Objectives: To determine if the use of intrawound vancomycin powder reduces surgical-site infection after open reduction and internal fixation of bicondylar tibial plateau, tibial pilon, and calcaneus fractures.
Design: Retrospective analysis.
Setting: Level I trauma center.
Patients: All fractures operatively treated from January 2011 to February 2015 were reviewed; 583 high-risk fractures were included, of which 35 received topical vancomycin powder. A previously published prospectively collected cohort of 235 similar high-risk fractures treated at our center from 2007 through 2010 served as a second comparison group.
Intervention: Topical vancomycin powder at wound closure.

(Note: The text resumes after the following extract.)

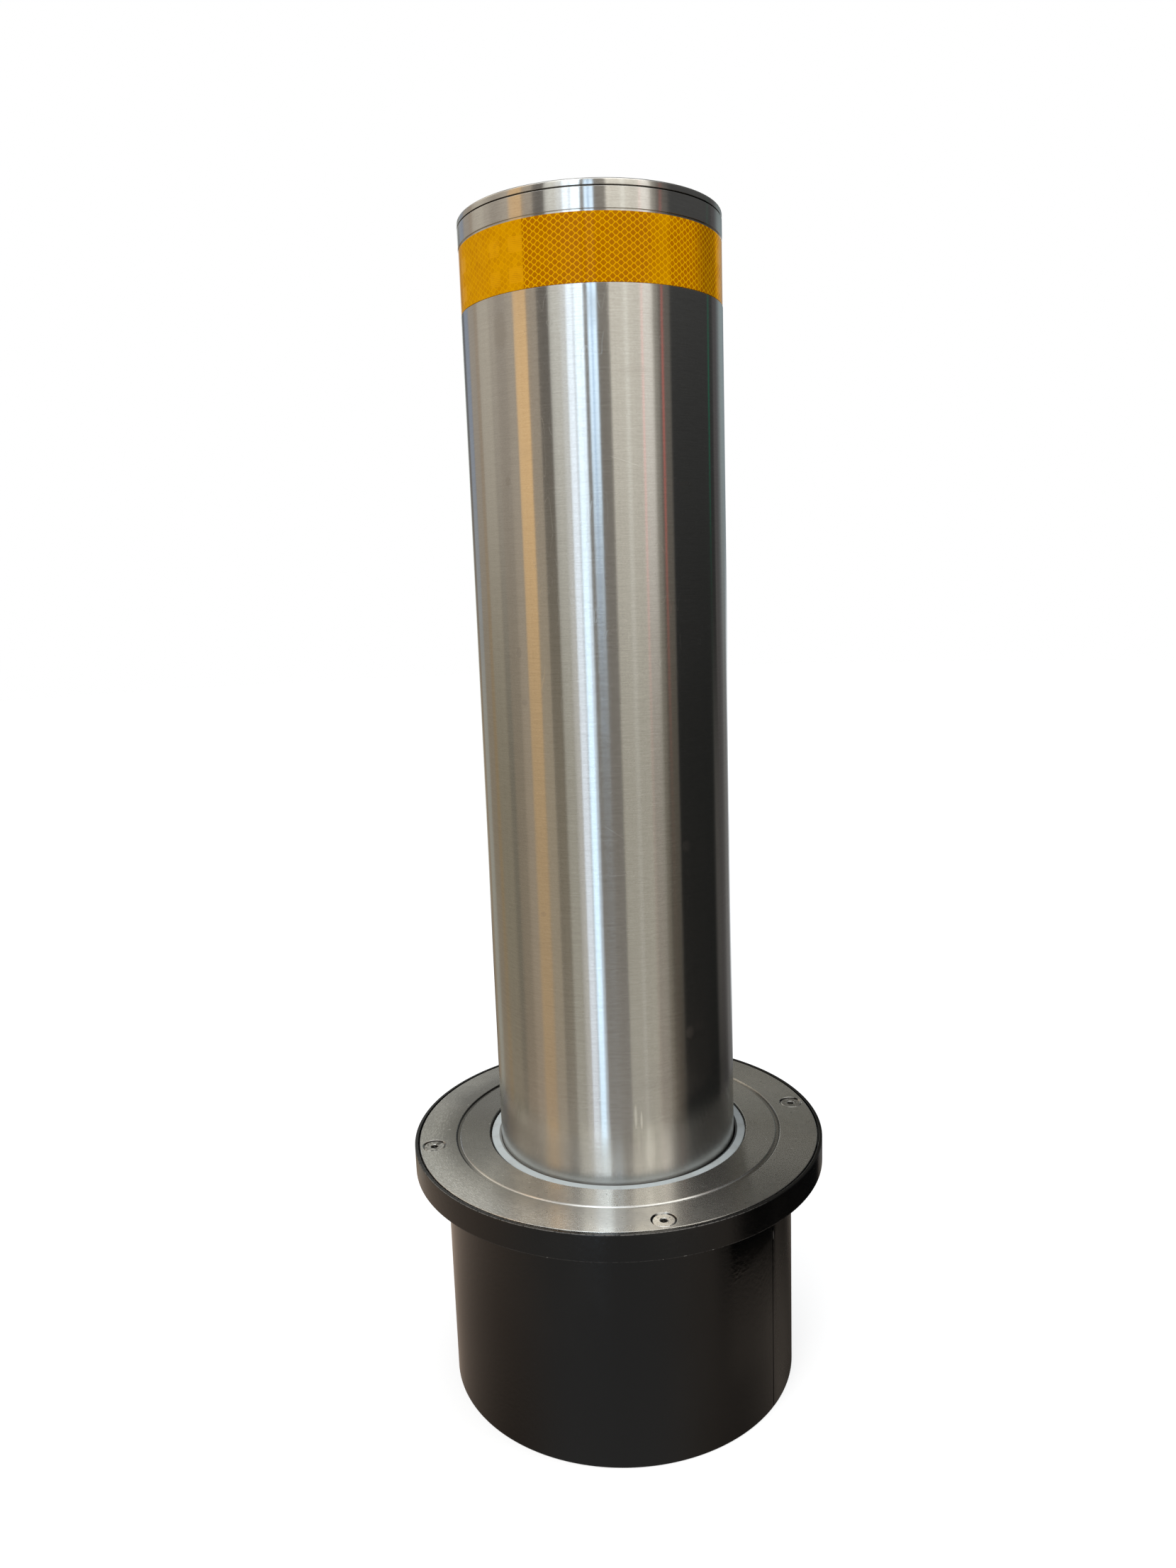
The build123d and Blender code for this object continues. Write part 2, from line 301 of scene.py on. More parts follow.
    def spots(self, turn: Field, up: Field, marks: Iterable[Mark]) -> Field:
        """1 inside a set of marks, with soft edges.

        Args:
            turn: Millimetres round from the front.
            up: Millimetres up.
            marks: The marks on that unrolled surface.

        Returns:
            The strongest mark at each place.
        """
        total = None
        for mark in marks:
            aside = turn - mark.turn
            above = up - mark.level
            if mark.slope:
                above = above - aside * mark.slope
            aside, above = aside / mark.wide, above / mark.high
            one = self.smooth(aside * aside + above * above, 1.0, mark.core)
            total = one if total is None else self.higher(total, one)
        return total

    def bump(self, height: Any, strength: float, distance: float) -> bpy.types.NodeSocket:
        """Tilts the surface's normal by a height field."""
        values = {"Height": height, "Strength": strength, "Distance": distance}
        return self.add("Bump", None, values).outputs[0]

    def surface(self, values: Mapping[str, Any]) -> None:
        """Ends the tree with one principled surface."""
        shader = self.add("BsdfPrincipled", None, values)
        self.add("OutputMaterial", None, {"Surface": shader.outputs[0]})


# Finishes


@dataclass(frozen=True)
class Finish:
    """A named material that is made once."""

    name: str

    def material(self) -> bpy.types.Material:
        """The finish as a material.

        Returns:
            The material, made at the first call and found again at later ones.
        """
        found = bpy.data.materials.get(self.name)
        if found:
            return found
        made = bpy.data.materials.new(self.name)
        made.use_nodes = True
        self.cook(Recipe(made.node_tree))
        return made

    def cook(self, recipe: Recipe) -> None:
        """Fills the material's node tree."""
        raise NotImplementedError(self.name)


@dataclass(frozen=True)
class BrushedPostSteel(Finish):
    """Stainless tube, brushed round and round, with handling marks and hairline scratches."""

    name: str = "brushed_post_steel"
    bright: Colour = (0.67, 0.655, 0.625)
    dull: Colour = (0.55, 0.53, 0.50)
    highlight_tone: Colour = (1.0, 0.98, 0.94)
    radius: float = 109.5
    foot_level: float = 232.0
    fine_grain: Triple = (90.0, 90.0, 1500.0)
    broad_grain: Triple = (16.0, 16.0, 420.0)
    weave_grain: Triple = (620.0, 620.0, 900.0)
    cloud_scale: Triple = (5.0, 5.0, 2.2)
    wave_scale: Triple = (9.0, 9.0, 26.0)
    hair_scale: Triple = (34.0, 34.0, 9.0)
    smoothness: float = 0.155
    foot_shade: Span = (5.5, 3.0)
    rough_foot: Span = (60.0, 10.0)
    foot_sector: Span = (130.0, 70.0)
    painted_highlights: tuple[Mark, ...] = (
        Mark(15.7, 291.0, 1.6, 13.0, 0.0, 0.1),
        Mark(20.6, 287.0, 1.2, 10.0, 0.0, 0.1),
        Mark(28.0, 262.0, 6.0, 30.0, 0.0, -0.6),
    )
    smudges: tuple[Mark, ...] = (
        Mark(-76.0, 942.0, 3.0, 5.0),
        Mark(-78.0, 932.0, 9.0, 18.0, 0.0, 0.0),
        Mark(-76.5, 819.0, 3.5, 4.5),
        Mark(-72.5, 684.0, 3.0, 5.0),
        Mark(-69.0, 644.0, 3.5, 3.0),
        Mark(-59.0, 467.0, 3.0, 2.5),
        Mark(31.0, 896.0, 16.0, 6.0, 0.05, -0.6),
        Mark(75.0, 812.0, 9.0, 2.5),
        Mark(69.0, 520.0, 5.0, 6.0),
        Mark(69.0, 357.0, 5.0, 7.0),
    )
    scratches: tuple[Mark, ...] = (
        Mark(24.0, 828.5, 17.0, 0.4, -0.34),
        Mark(32.5, 894.0, 15.0, 0.3, 0.05, -0.8),
        Mark(56.0, 817.0, 14.5, 0.35, -0.08),
        Mark(5.0, 538.0, 9.0, 0.3, -0.7),
        Mark(7.5, 502.0, 8.0, 0.25, 0.04),
        Mark(-17.0, 662.0, 5.0, 0.35, 0.2),
        Mark(-17.5, 627.0, 4.0, 0.35, 0.1),
        Mark(-15.5, 307.0, 4.5, 0.35, 0.1),
    )

    def cook(self, recipe: Recipe) -> None:
        """Grain runs round the tube; marks lie over it, with painted highlights and painted shade at the
        foot.

        Args:
            recipe: The material's node tree.
        """
        place = recipe.here()
        turn, up = recipe.around(place, self.radius)
        fine = recipe.noise(recipe.stretched(place, self.fine_grain), 1.0, 3.0)
        broad = recipe.noise(recipe.stretched(place, self.broad_grain), 1.0, 2.0)
        weave = recipe.noise(recipe.stretched(place, self.weave_grain), 1.0, 2.0)
        smear = recipe.smooth(recipe.noise(place, 11.0, 4.0, 0.6), 0.56, 0.70)
        cloud = recipe.noise(recipe.stretched(place, self.cloud_scale), 1.0, 3.0)
        wave = recipe.noise(recipe.stretched(place, self.wave_scale), 1.0, 2.0)
        scratch = recipe.higher(self.hairlines(recipe, place), recipe.spots(turn, up, self.scratches))
        smudge = recipe.spots(turn, up, self.smudges)
        grain = fine * 0.5 + broad * 0.15 + weave * 0.35
        tone = (grain - 0.5) * 2.3 + 0.62 - smear * 0.22 + (cloud - 0.5) * 0.4 + scratch * 0.35
        above_cover = up - self.foot_level
        # Painted shade: the tube darkens just above the cover at the front, where it meets the seal.
        foot = recipe.ramp(above_cover, self.foot_shade) * recipe.ramp(abs(turn), self.foot_sector)
        low = recipe.ramp(above_cover, self.rough_foot)
        # Painted highlights: soft pale patches low on the front of the tube.
        glow = recipe.spots(turn, up, self.painted_highlights)
        steel = recipe.mix(recipe.clamp(tone - smudge * 0.75), self.dull, self.bright)
        roughness = (grain - 0.5) * 0.06 + self.smoothness + low * 0.07
        recipe.surface(
            {
                "Base Color": recipe.scaled(recipe.mix(glow * 0.6, steel, self.highlight_tone), 1.0 - foot * 0.1),
                "Metallic": 1.0,
                "Roughness": roughness + smear * 0.03 + scratch * 0.07 + smudge * 0.08,
                "Normal": recipe.bump(wave * 8.0 + fine * 0.6 - scratch, 0.05, 0.0003),
                "Anisotropic": 1.0,
                "Anisotropic Rotation": 0.25,
            }
        )

    def hairlines(self, recipe: Recipe, place: bpy.types.NodeSocket) -> Field:
        """Faint wandering scratches, in patches.

        Args:
            recipe: The material's node tree.
            place: The place on the piece.

        Returns:
            The scratches' strength.
        """
        hairs = recipe.noise(recipe.stretched(place, self.hair_scale), 1.0, 1.0, 1.5)
        hair = recipe.smooth(abs(hairs - 0.5), 0.0022, 0.0006)
        patch = recipe.smooth(recipe.noise(place, 7.0, 1.0), 0.55, 0.62)
        return hair * patch * 0.6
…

Main outcome measurements: Deep surgical-site infection. Analyses used both univariate comparison of all patients and 1:2 matching analysis using both nearest neighbor and propensity-based matching.
Results: Compared with a control group of fractures treated during the same time period without vancomycin powder, the infection rate with vancomycin powder was significantly lower [0% (0/35) vs. 10.6% (58/548), P = 0.04]. Compared with our previously published historical infection rate of 13% for these injuries, vancomycin powder was also associated with significantly decreased deep surgical-site infection (0% vs. 13%, P = 0.02). These results agreed with the matched analyses, which also showed lower infection in the vancomycin powder group (0% vs. 11%-16%, P ≤ 0.05).
Conclusions: Vancomycin powder may play a role in lowering surgical-site infection rates after fracture fixation. A larger randomized controlled trial is needed to validate our findings.
Level of evidence: Therapeutic Level III. See Instructions for Authors for a complete description of levels of evidence.